Andrey Zvyagintsev’s latest film Leviathan has been nominated for an Oscar in the Best Foreign Language Film category, it was announced today. But Russia’s Minister of Culture Vladimir Medinsky has slammed the film as “anti-Russian”, in the latest example of mounting opposition against it from the Russian authorities. In an interview with Izvestia, Medinsky stressed the universality of the film, noting that the film’s plot “is a universal one that could take place anywhere in the world”.
“Do I think the film is anti-Russian? Yes, it does not seem to me to be purely a Russian story … except in the sense that it was shot in a fishing village in the Murmansk Region,” Medinsky told Izvestia. “Do I see a certain Russianness in the heroes of the movie? No, I don’t.”

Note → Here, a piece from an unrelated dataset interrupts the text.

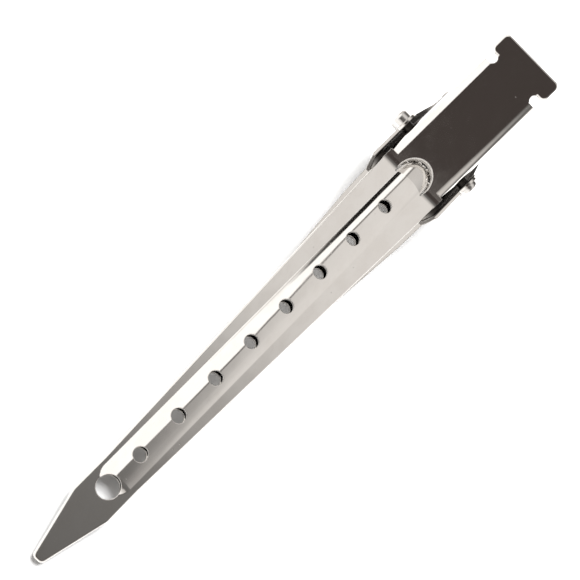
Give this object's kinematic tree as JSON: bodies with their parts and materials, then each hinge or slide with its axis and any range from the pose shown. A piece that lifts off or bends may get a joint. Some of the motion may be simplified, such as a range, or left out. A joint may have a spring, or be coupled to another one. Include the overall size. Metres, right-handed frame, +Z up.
{
  "type": "duckbill hair clip",
  "caption": "Long steel duckbill hair clip: two ribbed, pierced jaws closed by a coil spring, opened by squeezing two bent handles.",
  "frame": {"origin": "middle of the clip's box, on the surface that it lies on", "axes": "+X along the clip from the pointed tip to the handles, +Y across it along the pivot pin, +Z up"},
  "size_m": [0.0876, 0.0142, 0.0206],
  "materials": {
    "upper_sheet": "bright nickel plate over stamped sheet steel",
    "lower_sheet": "bright nickel plate over stamped sheet steel",
    "pin_steel": "plated rivet, headed cold",
    "spring_wire": "drawn spring wire"
  },
  "bodies": {
    "lower": {"lower_jaw": "lower_sheet", "pivot_pin": "pin_steel", "spring": "spring_wire"},
    "upper": {"upper_jaw": "upper_sheet"}
  },
  "joints": [
    {"name": "jaw_hinge", "type": "hinge", "parent": "lower", "child": "upper", "pos_m": [0.0282, -0.0003, 0.00872], "axis": [0, 1, 0], "range_deg": [0, 42], "stiffness_Nm_per_rad": 0.12, "springref_deg": -20.05, "deforming": ["spring"]}
  ]
}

The issue over the film’s universality has often cropped up in discussion of the movie, with critics divided over whether the film’s central plot — handiman Kolya’s attempt to resist a corrupt local mayor from seizing his land — is specific to life in Russia or a tale of human suffering that might unfold anywhere.
“No matter how much the author of the film forces them to swear and drink litres of vodka, today’s Russians don’t actually do this,” Medinsky said.
The backlash over the film has been as much about politics as religion, with accusations over Leviathan’s portrayal of the close relationship between the Russian Orthodox Church and Russia’s ruling elite sparking outrage from the Church, which today lodged a request to have the film stripped of its distribution certificate.
Kirill Frolov, head of the Association of Orthodox Experts, told Izvestia: “I would not be ashamed of the fact that our organisation is being accused of violating freedom. We do not have to justify this to anyone. Leviathan is evil, and evil has no place at the box office.”
Just hours before today’s announcement that Leviathan has been nominated for an Oscar, cinemas in Russia’s northern Murmansk region — the setting of Zvyagintsev’s film — were banned from screening Leviathan over the governor’s “dissatisfaction over how the film depicts people living in the north”, Flashnord reported.